*WHAT YOU NEED TO DO:* Set down the material once more, exactly as it appears.

*DATA EXTRACT:*
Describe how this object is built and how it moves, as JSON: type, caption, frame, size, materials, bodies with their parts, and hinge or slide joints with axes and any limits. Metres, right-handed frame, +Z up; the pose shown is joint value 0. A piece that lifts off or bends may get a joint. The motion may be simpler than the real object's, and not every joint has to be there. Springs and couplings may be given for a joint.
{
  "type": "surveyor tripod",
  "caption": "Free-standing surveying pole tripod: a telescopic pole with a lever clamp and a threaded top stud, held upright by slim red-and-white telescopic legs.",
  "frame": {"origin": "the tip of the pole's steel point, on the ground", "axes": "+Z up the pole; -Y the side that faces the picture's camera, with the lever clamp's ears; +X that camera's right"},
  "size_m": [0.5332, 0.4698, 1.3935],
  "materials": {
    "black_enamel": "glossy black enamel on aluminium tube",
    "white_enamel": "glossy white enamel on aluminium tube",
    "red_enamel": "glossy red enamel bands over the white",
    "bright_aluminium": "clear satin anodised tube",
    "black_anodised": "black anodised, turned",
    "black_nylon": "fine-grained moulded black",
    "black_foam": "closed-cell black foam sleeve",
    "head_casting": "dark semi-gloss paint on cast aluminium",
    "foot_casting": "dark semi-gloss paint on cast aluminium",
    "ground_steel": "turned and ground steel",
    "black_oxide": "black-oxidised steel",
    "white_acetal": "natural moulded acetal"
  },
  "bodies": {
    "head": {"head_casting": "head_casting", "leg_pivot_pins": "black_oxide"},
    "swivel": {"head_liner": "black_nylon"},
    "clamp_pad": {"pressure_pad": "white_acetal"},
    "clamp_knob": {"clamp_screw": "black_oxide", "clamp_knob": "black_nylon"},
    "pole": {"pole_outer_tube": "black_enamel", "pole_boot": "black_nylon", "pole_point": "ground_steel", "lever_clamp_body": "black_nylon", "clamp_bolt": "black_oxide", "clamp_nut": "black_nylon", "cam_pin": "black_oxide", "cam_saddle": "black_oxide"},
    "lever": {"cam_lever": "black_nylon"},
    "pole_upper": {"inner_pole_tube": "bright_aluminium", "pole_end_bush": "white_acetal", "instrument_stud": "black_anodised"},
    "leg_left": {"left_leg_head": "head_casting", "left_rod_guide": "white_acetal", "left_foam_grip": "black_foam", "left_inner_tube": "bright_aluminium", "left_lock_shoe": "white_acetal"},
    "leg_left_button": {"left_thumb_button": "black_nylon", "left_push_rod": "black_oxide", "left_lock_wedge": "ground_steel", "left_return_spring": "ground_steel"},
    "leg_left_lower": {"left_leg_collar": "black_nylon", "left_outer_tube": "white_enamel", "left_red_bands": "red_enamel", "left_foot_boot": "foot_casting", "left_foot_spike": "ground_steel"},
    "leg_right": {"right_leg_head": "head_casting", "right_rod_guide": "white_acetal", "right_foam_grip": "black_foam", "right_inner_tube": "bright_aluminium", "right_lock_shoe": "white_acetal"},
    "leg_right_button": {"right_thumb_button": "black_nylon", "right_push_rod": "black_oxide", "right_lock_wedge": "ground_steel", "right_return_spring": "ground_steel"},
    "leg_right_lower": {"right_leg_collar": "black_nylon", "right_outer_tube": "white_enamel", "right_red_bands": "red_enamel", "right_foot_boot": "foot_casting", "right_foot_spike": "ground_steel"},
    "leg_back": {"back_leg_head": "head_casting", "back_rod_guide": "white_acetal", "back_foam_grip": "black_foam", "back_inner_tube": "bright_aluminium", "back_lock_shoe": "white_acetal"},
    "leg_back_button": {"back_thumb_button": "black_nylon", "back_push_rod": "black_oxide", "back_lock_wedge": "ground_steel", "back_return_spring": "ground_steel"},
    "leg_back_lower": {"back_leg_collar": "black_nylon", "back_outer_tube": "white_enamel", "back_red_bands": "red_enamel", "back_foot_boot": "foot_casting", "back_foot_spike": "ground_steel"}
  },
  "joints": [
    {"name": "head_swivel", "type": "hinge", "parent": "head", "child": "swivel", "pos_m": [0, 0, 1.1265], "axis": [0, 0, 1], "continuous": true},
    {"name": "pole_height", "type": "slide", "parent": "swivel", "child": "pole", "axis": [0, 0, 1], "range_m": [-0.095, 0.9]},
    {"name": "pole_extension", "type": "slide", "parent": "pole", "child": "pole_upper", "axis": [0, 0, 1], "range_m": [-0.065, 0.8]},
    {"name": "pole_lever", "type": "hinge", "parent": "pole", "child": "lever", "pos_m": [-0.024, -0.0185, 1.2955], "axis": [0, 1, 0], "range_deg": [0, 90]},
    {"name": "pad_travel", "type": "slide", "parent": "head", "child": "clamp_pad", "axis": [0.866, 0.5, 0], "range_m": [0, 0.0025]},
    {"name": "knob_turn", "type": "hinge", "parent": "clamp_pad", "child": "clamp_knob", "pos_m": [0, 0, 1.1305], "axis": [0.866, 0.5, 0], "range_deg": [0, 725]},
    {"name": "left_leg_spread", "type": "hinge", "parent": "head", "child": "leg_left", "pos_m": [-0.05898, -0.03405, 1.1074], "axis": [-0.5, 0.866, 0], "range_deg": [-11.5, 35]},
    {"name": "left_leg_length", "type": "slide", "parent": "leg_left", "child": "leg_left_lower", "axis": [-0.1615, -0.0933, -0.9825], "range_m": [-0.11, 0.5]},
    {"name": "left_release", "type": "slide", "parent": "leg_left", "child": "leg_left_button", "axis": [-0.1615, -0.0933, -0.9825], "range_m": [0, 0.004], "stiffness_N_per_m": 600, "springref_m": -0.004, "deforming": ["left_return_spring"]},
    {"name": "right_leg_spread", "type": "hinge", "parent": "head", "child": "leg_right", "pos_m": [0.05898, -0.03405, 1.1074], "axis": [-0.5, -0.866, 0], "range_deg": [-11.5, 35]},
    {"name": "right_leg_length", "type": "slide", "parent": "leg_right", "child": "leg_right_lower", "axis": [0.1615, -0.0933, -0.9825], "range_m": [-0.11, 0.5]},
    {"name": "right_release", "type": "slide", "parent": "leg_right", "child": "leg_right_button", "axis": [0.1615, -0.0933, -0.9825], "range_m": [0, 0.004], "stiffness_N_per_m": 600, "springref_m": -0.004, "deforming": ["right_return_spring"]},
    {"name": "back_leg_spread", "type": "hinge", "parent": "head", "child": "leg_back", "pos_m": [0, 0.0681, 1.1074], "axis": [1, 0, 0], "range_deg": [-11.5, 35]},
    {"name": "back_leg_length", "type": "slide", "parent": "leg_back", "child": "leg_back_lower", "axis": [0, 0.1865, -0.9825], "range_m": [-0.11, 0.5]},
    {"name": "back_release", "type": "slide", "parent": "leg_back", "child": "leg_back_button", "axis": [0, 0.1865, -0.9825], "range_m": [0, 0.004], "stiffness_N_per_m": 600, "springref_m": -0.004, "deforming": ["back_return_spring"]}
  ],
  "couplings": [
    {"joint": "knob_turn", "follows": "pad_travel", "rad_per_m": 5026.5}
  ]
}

*FINAL RESULT:*
Describe how this object is built and how it moves, as JSON: type, caption, frame, size, materials, bodies with their parts, and hinge or slide joints with axes and any limits. Metres, right-handed frame, +Z up; the pose shown is joint value 0. A piece that lifts off or bends may get a joint. The motion may be simpler than the real object's, and not every joint has to be there. Springs and couplings may be given for a joint.
{
  "type": "surveyor tripod",
  "caption": "Free-standing surveying pole tripod: a telescopic pole with a lever clamp and a threaded top stud, held upright by slim red-and-white telescopic legs.",
  "frame": {"origin": "the tip of the pole's steel point, on the ground", "axes": "+Z up the pole; -Y the side that faces the picture's camera, with the lever clamp's ears; +X that camera's right"},
  "size_m": [0.5332, 0.4698, 1.3935],
  "materials": {
    "black_enamel": "glossy black enamel on aluminium tube",
    "white_enamel": "glossy white enamel on aluminium tube",
    "red_enamel": "glossy red enamel bands over the white",
    "bright_aluminium": "clear satin anodised tube",
    "black_anodised": "black anodised, turned",
    "black_nylon": "fine-grained moulded black",
    "black_foam": "closed-cell black foam sleeve",
    "head_casting": "dark semi-gloss paint on cast aluminium",
    "foot_casting": "dark semi-gloss paint on cast aluminium",
    "ground_steel": "turned and ground steel",
    "black_oxide": "black-oxidised steel",
    "white_acetal": "natural moulded acetal"
  },
  "bodies": {
    "head": {"head_casting": "head_casting", "leg_pivot_pins": "black_oxide"},
    "swivel": {"head_liner": "black_nylon"},
    "clamp_pad": {"pressure_pad": "white_acetal"},
    "clamp_knob": {"clamp_screw": "black_oxide", "clamp_knob": "black_nylon"},
    "pole": {"pole_outer_tube": "black_enamel", "pole_boot": "black_nylon", "pole_point": "ground_steel", "lever_clamp_body": "black_nylon", "clamp_bolt": "black_oxide", "clamp_nut": "black_nylon", "cam_pin": "black_oxide", "cam_saddle": "black_oxide"},
    "lever": {"cam_lever": "black_nylon"},
    "pole_upper": {"inner_pole_tube": "bright_aluminium", "pole_end_bush": "white_acetal", "instrument_stud": "black_anodised"},
    "leg_left": {"left_leg_head": "head_casting", "left_rod_guide": "white_acetal", "left_foam_grip": "black_foam", "left_inner_tube": "bright_aluminium", "left_lock_shoe": "white_acetal"},
    "leg_left_button": {"left_thumb_button": "black_nylon", "left_push_rod": "black_oxide", "left_lock_wedge": "ground_steel", "left_return_spring": "ground_steel"},
    "leg_left_lower": {"left_leg_collar": "black_nylon", "left_outer_tube": "white_enamel", "left_red_bands": "red_enamel", "left_foot_boot": "foot_casting", "left_foot_spike": "ground_steel"},
    "leg_right": {"right_leg_head": "head_casting", "right_rod_guide": "white_acetal", "right_foam_grip": "black_foam", "right_inner_tube": "bright_aluminium", "right_lock_shoe": "white_acetal"},
    "leg_right_button": {"right_thumb_button": "black_nylon", "right_push_rod": "black_oxide", "right_lock_wedge": "ground_steel", "right_return_spring": "ground_steel"},
    "leg_right_lower": {"right_leg_collar": "black_nylon", "right_outer_tube": "white_enamel", "right_red_bands": "red_enamel", "right_foot_boot": "foot_casting", "right_foot_spike": "ground_steel"},
    "leg_back": {"back_leg_head": "head_casting", "back_rod_guide": "white_acetal", "back_foam_grip": "black_foam", "back_inner_tube": "bright_aluminium", "back_lock_shoe": "white_acetal"},
    "leg_back_button": {"back_thumb_button": "black_nylon", "back_push_rod": "black_oxide", "back_lock_wedge": "ground_steel", "back_return_spring": "ground_steel"},
    "leg_back_lower": {"back_leg_collar": "black_nylon", "back_outer_tube": "white_enamel", "back_red_bands": "red_enamel", "back_foot_boot": "foot_casting", "back_foot_spike": "ground_steel"}
  },
  "joints": [
    {"name": "head_swivel", "type": "hinge", "parent": "head", "child": "swivel", "pos_m": [0, 0, 1.1265], "axis": [0, 0, 1], "continuous": true},
    {"name": "pole_height", "type": "slide", "parent": "swivel", "child": "pole", "axis": [0, 0, 1], "range_m": [-0.095, 0.9]},
    {"name": "pole_extension", "type": "slide", "parent": "pole", "child": "pole_upper", "axis": [0, 0, 1], "range_m": [-0.065, 0.8]},
    {"name": "pole_lever", "type": "hinge", "parent": "pole", "child": "lever", "pos_m": [-0.024, -0.0185, 1.2955], "axis": [0, 1, 0], "range_deg": [0, 90]},
    {"name": "pad_travel", "type": "slide", "parent": "head", "child": "clamp_pad", "axis": [0.866, 0.5, 0], "range_m": [0, 0.0025]},
    {"name": "knob_turn", "type": "hinge", "parent": "clamp_pad", "child": "clamp_knob", "pos_m": [0, 0, 1.1305], "axis": [0.866, 0.5, 0], "range_deg": [0, 725]},
    {"name": "left_leg_spread", "type": "hinge", "parent": "head", "child": "leg_left", "pos_m": [-0.05898, -0.03405, 1.1074], "axis": [-0.5, 0.866, 0], "range_deg": [-11.5, 35]},
    {"name": "left_leg_length", "type": "slide", "parent": "leg_left", "child": "leg_left_lower", "axis": [-0.1615, -0.0933, -0.9825], "range_m": [-0.11, 0.5]},
    {"name": "left_release", "type": "slide", "parent": "leg_left", "child": "leg_left_button", "axis": [-0.1615, -0.0933, -0.9825], "range_m": [0, 0.004], "stiffness_N_per_m": 600, "springref_m": -0.004, "deforming": ["left_return_spring"]},
    {"name": "right_leg_spread", "type": "hinge", "parent": "head", "child": "leg_right", "pos_m": [0.05898, -0.03405, 1.1074], "axis": [-0.5, -0.866, 0], "range_deg": [-11.5, 35]},
    {"name": "right_leg_length", "type": "slide", "parent": "leg_right", "child": "leg_right_lower", "axis": [0.1615, -0.0933, -0.9825], "range_m": [-0.11, 0.5]},
    {"name": "right_release", "type": "slide", "parent": "leg_right", "child": "leg_right_button", "axis": [0.1615, -0.0933, -0.9825], "range_m": [0, 0.004], "stiffness_N_per_m": 600, "springref_m": -0.004, "deforming": ["right_return_spring"]},
    {"name": "back_leg_spread", "type": "hinge", "parent": "head", "child": "leg_back", "pos_m": [0, 0.0681, 1.1074], "axis": [1, 0, 0], "range_deg": [-11.5, 35]},
    {"name": "back_leg_length", "type": "slide", "parent": "leg_back", "child": "leg_back_lower", "axis": [0, 0.1865, -0.9825], "range_m": [-0.11, 0.5]},
    {"name": "back_release", "type": "slide", "parent": "leg_back", "child": "leg_back_button", "axis": [0, 0.1865, -0.9825], "range_m": [0, 0.004], "stiffness_N_per_m": 600, "springref_m": -0.004, "deforming": ["back_return_spring"]}
  ],
  "couplings": [
    {"joint": "knob_turn", "follows": "pad_travel", "rad_per_m": 5026.5}
  ]
}